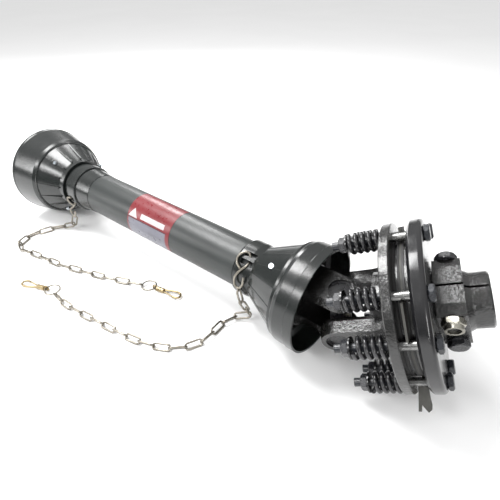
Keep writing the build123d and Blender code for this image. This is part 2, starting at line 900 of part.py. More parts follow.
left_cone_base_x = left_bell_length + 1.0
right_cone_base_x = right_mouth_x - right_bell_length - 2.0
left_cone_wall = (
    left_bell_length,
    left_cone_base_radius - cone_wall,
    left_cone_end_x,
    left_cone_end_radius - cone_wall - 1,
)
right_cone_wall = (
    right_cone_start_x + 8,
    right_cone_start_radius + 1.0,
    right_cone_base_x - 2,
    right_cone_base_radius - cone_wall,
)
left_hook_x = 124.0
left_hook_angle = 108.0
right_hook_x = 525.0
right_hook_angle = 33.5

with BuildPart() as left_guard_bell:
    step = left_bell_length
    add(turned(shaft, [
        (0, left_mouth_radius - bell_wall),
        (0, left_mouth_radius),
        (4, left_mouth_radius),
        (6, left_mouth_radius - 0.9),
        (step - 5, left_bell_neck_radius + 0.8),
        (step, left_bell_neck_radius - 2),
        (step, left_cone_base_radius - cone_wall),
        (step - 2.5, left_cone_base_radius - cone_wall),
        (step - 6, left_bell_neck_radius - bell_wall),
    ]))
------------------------
Problem statement:
Please quote the data above in full, with no line missing.

Exercise answer:
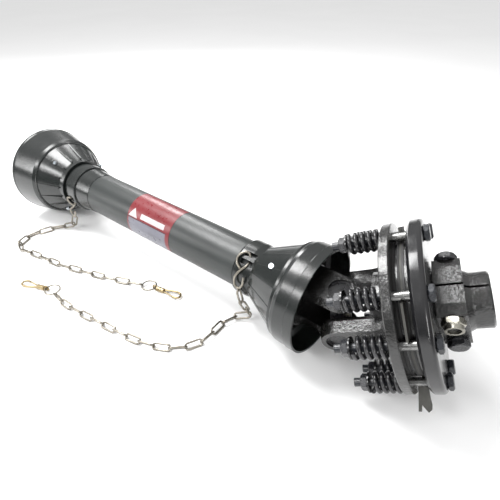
Keep writing the build123d and Blender code for this image. This is part 2, starting at line 900 of part.py. More parts follow.
left_cone_base_x = left_bell_length + 1.0
right_cone_base_x = right_mouth_x - right_bell_length - 2.0
left_cone_wall = (
    left_bell_length,
    left_cone_base_radius - cone_wall,
    left_cone_end_x,
    left_cone_end_radius - cone_wall - 1,
)
right_cone_wall = (
    right_cone_start_x + 8,
    right_cone_start_radius + 1.0,
    right_cone_base_x - 2,
    right_cone_base_radius - cone_wall,
)
left_hook_x = 124.0
left_hook_angle = 108.0
right_hook_x = 525.0
right_hook_angle = 33.5

with BuildPart() as left_guard_bell:
    step = left_bell_length
    add(turned(shaft, [
        (0, left_mouth_radius - bell_wall),
        (0, left_mouth_radius),
        (4, left_mouth_radius),
        (6, left_mouth_radius - 0.9),
        (step - 5, left_bell_neck_radius + 0.8),
        (step, left_bell_neck_radius - 2),
        (step, left_cone_base_radius - cone_wall),
        (step - 2.5, left_cone_base_radius - cone_wall),
        (step - 6, left_bell_neck_radius - bell_wall),
    ]))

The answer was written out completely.